7. Public funds cannot be executed upon in the ordinary way
Even a successful claimant must still navigate public-disbursement rules.
XVIII. A Working Legal Formula
For a supplier to make the strongest Philippine-law claim for delayed government payment, the supplier should be able to show all of the following:
- A valid government contract exists.
- The supplier fully performed or validly completed the billable milestone.
- The agency accepted the performance, or unjustifiably delayed acceptance.
- The supplier submitted complete billing documents.
- The amount due is fixed or readily ascertainable.
- The contract due date passed, or the supplier made a formal demand.
- The agency still failed to pay without lawful justification.
- The supplier then pursued the proper administrative, contractual, COA, arbitral, or judicial remedies.
The stronger the proof on each point, the stronger the claim for both principal payment and legal interest.
XIX. Bottom Line
Philippine law does protect suppliers against unjustified government nonpayment, but it does so through a layered and highly formal system.
There is no simple rule that every government invoice must be paid within one fixed statutory period with automatic interest. Instead, the law asks:
- Was the contract valid?
- Was delivery completed?
- Was there inspection and acceptance?
- Were all billing documents complete?
- Did the claim become due and demandable?

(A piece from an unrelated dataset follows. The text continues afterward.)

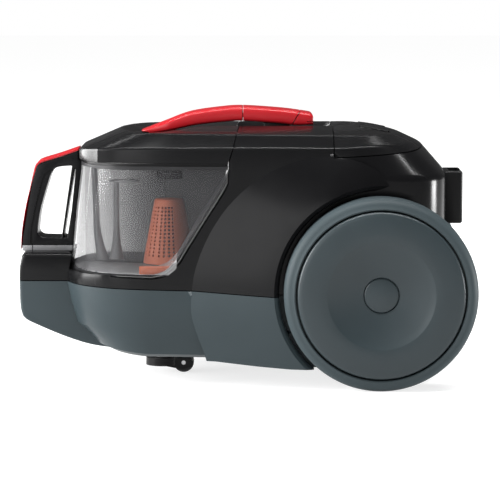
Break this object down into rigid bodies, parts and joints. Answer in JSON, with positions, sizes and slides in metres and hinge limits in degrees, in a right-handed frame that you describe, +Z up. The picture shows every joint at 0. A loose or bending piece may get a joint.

- Was a formal demand made?
- Is the claim a money claim that must pass through COA?
- Is interest legally warranted under the Civil Code and jurisprudence?
The supplier’s remedies are real: formal demand, RA 11032 process enforcement, contractual dispute mechanisms, COA money claim procedures, arbitration where applicable, and court relief. But because the debtor is the government, public-law limits remain decisive: appropriation, audit, and the controlled disbursement of public funds.
That is the core of Philippine law on government agency payments to suppliers: payment is not merely a matter of debt; it is a matter of debt filtered through procurement law, audit law, and public finance law.